**STORED DATA**
— Start —
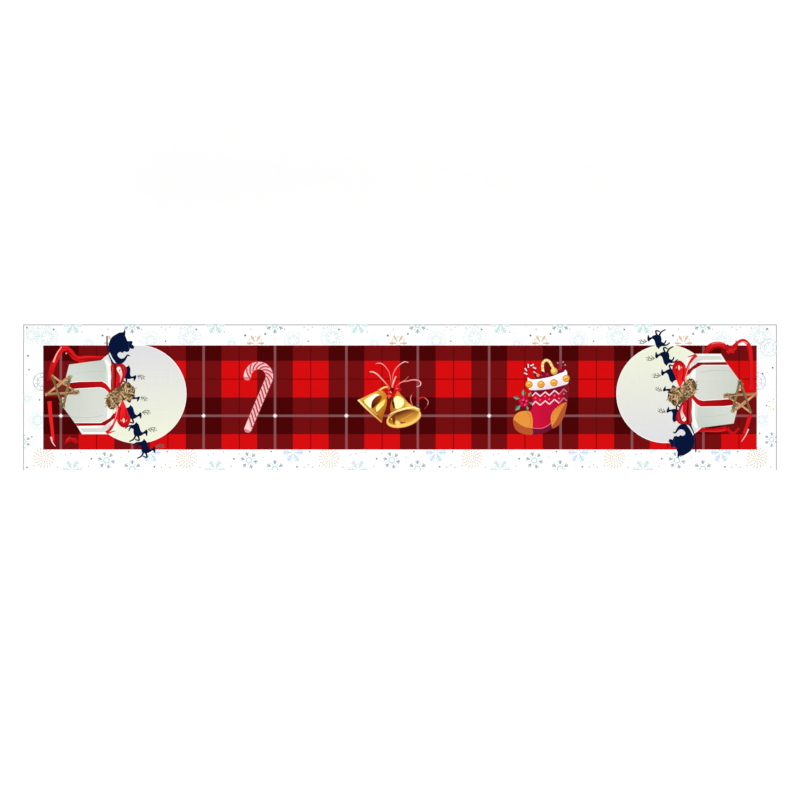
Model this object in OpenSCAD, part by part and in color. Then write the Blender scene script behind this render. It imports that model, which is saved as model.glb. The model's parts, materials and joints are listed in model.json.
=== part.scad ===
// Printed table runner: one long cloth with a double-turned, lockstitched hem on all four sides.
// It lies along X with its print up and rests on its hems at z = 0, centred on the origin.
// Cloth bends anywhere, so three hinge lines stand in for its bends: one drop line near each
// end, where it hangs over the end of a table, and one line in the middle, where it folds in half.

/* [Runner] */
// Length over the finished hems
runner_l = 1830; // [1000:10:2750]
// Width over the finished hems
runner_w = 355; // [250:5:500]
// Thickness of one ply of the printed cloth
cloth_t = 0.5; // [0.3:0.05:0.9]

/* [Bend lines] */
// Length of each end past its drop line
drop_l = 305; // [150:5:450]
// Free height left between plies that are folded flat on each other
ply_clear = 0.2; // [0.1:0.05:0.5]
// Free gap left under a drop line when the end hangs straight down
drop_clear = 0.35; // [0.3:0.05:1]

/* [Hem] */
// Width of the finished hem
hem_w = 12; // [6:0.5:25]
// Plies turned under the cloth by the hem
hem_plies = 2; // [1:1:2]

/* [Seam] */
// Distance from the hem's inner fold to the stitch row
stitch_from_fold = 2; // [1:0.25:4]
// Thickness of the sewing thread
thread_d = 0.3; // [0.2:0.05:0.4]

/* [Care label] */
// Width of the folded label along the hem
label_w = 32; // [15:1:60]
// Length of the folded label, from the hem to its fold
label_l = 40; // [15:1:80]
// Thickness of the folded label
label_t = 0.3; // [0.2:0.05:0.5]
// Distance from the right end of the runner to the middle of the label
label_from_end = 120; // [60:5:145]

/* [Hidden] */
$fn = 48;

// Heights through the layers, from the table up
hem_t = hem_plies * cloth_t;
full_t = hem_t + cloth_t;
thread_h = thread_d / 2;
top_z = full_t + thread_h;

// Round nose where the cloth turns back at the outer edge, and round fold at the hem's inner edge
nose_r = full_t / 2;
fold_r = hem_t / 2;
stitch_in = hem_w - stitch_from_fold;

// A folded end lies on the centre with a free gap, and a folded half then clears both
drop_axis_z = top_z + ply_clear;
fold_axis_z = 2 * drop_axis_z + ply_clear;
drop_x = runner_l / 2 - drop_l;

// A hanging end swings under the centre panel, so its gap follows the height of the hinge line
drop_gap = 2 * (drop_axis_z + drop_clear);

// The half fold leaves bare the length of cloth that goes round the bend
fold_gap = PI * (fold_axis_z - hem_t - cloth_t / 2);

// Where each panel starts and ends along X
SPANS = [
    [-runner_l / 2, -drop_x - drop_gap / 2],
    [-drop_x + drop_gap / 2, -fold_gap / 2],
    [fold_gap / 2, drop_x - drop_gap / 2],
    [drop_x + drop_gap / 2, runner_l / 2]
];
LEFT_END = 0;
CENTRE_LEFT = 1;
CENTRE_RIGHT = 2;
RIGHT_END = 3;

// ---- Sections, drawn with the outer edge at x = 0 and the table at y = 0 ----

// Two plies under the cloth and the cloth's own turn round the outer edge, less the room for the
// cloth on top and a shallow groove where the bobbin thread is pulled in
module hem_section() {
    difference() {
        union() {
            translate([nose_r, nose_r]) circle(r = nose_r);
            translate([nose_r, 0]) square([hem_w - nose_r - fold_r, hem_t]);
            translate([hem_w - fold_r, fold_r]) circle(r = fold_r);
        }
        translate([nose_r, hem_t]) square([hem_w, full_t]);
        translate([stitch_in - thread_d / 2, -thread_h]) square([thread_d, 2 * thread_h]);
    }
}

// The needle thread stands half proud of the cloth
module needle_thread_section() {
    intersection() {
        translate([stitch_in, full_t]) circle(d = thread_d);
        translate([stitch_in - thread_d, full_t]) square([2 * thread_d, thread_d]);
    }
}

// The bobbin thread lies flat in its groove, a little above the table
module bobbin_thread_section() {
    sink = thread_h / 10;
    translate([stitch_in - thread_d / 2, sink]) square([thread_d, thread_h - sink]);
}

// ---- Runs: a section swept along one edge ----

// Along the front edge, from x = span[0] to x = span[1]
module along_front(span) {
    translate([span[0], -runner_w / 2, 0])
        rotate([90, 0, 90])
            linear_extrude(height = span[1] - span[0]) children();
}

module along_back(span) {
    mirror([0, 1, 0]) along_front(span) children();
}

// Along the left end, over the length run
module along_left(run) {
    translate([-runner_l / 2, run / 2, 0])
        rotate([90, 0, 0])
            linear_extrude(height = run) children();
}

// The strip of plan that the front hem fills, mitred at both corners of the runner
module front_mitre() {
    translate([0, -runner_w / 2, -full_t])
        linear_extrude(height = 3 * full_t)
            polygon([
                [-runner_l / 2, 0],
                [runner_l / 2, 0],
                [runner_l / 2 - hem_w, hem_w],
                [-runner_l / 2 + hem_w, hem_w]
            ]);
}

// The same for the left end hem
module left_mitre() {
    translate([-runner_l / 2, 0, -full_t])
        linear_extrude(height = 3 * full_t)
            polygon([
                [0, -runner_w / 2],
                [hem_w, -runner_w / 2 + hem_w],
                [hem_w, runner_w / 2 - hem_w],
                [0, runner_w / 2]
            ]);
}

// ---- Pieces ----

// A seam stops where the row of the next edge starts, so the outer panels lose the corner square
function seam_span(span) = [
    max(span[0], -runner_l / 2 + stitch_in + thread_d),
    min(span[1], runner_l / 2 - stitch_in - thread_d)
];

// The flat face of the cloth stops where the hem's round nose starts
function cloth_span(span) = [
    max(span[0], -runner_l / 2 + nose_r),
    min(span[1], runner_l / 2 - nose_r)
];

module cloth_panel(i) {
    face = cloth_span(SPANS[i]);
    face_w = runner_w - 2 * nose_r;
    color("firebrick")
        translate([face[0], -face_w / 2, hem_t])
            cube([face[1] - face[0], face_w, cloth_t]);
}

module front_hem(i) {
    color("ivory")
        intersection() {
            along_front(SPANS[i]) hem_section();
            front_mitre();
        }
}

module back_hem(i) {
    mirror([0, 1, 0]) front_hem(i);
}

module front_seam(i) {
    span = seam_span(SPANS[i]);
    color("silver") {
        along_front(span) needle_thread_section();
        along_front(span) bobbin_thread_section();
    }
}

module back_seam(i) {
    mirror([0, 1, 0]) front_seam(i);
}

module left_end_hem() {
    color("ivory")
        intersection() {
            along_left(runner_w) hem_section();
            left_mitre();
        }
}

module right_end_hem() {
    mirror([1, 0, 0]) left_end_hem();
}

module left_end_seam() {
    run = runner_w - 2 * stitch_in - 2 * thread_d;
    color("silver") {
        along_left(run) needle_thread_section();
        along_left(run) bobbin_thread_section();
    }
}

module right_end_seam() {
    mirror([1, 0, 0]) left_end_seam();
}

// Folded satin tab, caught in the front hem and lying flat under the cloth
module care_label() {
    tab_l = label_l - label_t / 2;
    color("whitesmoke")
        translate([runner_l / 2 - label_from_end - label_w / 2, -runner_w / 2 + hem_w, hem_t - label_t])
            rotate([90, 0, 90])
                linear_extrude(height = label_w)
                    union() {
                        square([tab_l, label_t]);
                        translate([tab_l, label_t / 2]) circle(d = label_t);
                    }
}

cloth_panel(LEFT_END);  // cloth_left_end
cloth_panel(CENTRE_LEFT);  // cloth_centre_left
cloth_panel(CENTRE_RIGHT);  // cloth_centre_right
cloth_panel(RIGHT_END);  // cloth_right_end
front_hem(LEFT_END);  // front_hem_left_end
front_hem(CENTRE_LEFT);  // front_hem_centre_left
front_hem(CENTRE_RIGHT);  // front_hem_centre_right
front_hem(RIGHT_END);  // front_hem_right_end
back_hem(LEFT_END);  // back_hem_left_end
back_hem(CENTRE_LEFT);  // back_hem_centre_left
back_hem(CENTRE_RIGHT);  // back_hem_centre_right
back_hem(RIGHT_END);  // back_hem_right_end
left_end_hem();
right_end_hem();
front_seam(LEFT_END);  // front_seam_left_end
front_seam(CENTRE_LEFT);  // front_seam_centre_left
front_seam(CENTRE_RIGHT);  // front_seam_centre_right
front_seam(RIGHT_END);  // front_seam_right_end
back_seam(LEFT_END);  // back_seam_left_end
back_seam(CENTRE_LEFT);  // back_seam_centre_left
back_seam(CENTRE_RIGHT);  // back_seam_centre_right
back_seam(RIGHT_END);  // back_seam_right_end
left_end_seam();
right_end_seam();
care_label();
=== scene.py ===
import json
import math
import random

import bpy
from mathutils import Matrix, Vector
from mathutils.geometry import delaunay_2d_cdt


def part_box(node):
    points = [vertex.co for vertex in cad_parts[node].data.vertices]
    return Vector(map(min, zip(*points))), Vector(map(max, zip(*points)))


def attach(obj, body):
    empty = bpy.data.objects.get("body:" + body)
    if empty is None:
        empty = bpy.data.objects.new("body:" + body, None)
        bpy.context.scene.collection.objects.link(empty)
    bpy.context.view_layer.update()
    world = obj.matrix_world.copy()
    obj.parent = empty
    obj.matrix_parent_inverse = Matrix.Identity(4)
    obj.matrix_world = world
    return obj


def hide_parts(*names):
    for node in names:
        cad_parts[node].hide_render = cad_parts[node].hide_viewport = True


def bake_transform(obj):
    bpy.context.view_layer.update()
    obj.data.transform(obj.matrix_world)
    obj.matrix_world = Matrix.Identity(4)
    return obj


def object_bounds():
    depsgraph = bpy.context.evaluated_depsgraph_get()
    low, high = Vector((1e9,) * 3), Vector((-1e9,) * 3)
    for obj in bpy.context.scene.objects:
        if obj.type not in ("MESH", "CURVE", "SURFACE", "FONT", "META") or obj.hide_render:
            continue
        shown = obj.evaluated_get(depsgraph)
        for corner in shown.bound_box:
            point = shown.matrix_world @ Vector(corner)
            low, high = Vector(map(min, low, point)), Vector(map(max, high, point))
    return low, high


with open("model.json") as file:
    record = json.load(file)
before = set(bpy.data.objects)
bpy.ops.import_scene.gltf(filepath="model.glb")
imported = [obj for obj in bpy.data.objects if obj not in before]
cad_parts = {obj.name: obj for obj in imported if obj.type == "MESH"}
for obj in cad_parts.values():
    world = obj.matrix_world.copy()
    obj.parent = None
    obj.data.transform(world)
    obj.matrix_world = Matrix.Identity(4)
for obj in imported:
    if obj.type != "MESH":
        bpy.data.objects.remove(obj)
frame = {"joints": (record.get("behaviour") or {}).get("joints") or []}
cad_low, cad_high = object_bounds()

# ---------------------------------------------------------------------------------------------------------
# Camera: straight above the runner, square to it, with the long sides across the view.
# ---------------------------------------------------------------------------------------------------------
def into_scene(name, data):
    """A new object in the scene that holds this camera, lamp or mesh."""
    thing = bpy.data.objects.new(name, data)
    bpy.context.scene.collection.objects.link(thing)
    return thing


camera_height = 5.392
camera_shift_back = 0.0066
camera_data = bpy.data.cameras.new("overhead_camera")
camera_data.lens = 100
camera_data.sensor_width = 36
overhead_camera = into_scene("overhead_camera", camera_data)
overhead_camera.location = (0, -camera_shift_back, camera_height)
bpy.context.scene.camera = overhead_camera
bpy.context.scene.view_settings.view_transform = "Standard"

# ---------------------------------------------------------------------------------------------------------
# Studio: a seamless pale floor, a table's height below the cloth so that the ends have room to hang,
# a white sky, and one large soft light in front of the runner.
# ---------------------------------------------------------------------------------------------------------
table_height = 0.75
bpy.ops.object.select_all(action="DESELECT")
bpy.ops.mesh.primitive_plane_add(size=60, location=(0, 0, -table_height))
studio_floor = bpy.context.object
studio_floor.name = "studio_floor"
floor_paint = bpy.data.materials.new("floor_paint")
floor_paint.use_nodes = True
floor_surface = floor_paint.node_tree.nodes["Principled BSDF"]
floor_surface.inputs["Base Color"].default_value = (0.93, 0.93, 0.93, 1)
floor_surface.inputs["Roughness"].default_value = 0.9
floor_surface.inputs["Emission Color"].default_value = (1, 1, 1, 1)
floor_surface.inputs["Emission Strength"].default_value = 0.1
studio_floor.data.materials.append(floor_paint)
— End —
**YOUR GOAL**
Restate word for word only the lines running from the beginning of the data to the line holding "hem_plies = 2; // [1:1:2]", both included.

**EXERCISE RESULT**
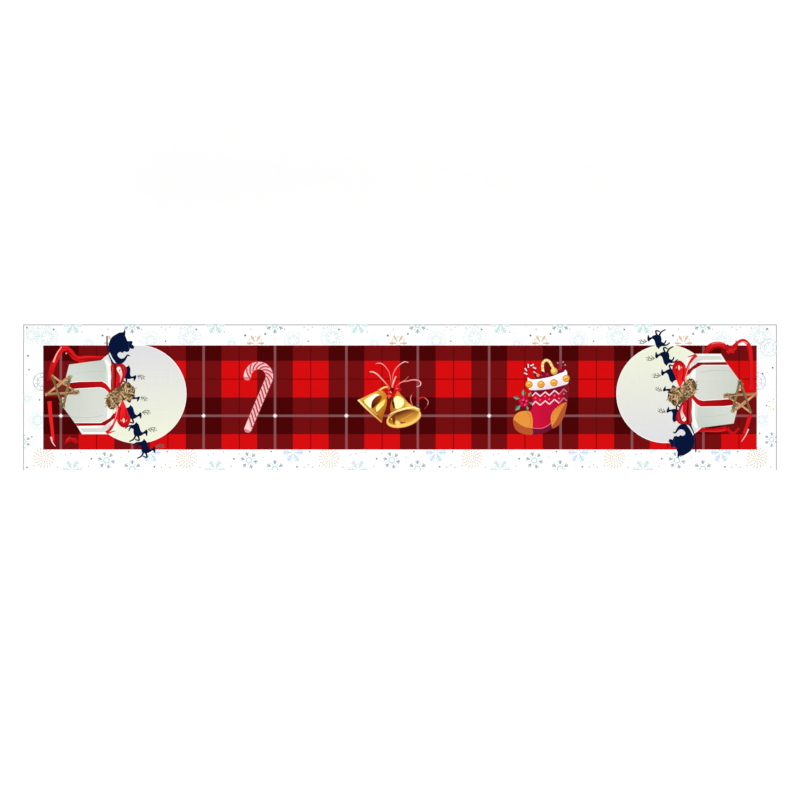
Model this object in OpenSCAD, part by part and in color. Then write the Blender scene script behind this render. It imports that model, which is saved as model.glb. The model's parts, materials and joints are listed in model.json.
=== part.scad ===
// Printed table runner: one long cloth with a double-turned, lockstitched hem on all four sides.
// It lies along X with its print up and rests on its hems at z = 0, centred on the origin.
// Cloth bends anywhere, so three hinge lines stand in for its bends: one drop line near each
// end, where it hangs over the end of a table, and one line in the middle, where it folds in half.

/* [Runner] */
// Length over the finished hems
runner_l = 1830; // [1000:10:2750]
// Width over the finished hems
runner_w = 355; // [250:5:500]
// Thickness of one ply of the printed cloth
cloth_t = 0.5; // [0.3:0.05:0.9]

/* [Bend lines] */
// Length of each end past its drop line
drop_l = 305; // [150:5:450]
// Free height left between plies that are folded flat on each other
ply_clear = 0.2; // [0.1:0.05:0.5]
// Free gap left under a drop line when the end hangs straight down
drop_clear = 0.35; // [0.3:0.05:1]

/* [Hem] */
// Width of the finished hem
hem_w = 12; // [6:0.5:25]
// Plies turned under the cloth by the hem
hem_plies = 2; // [1:1:2]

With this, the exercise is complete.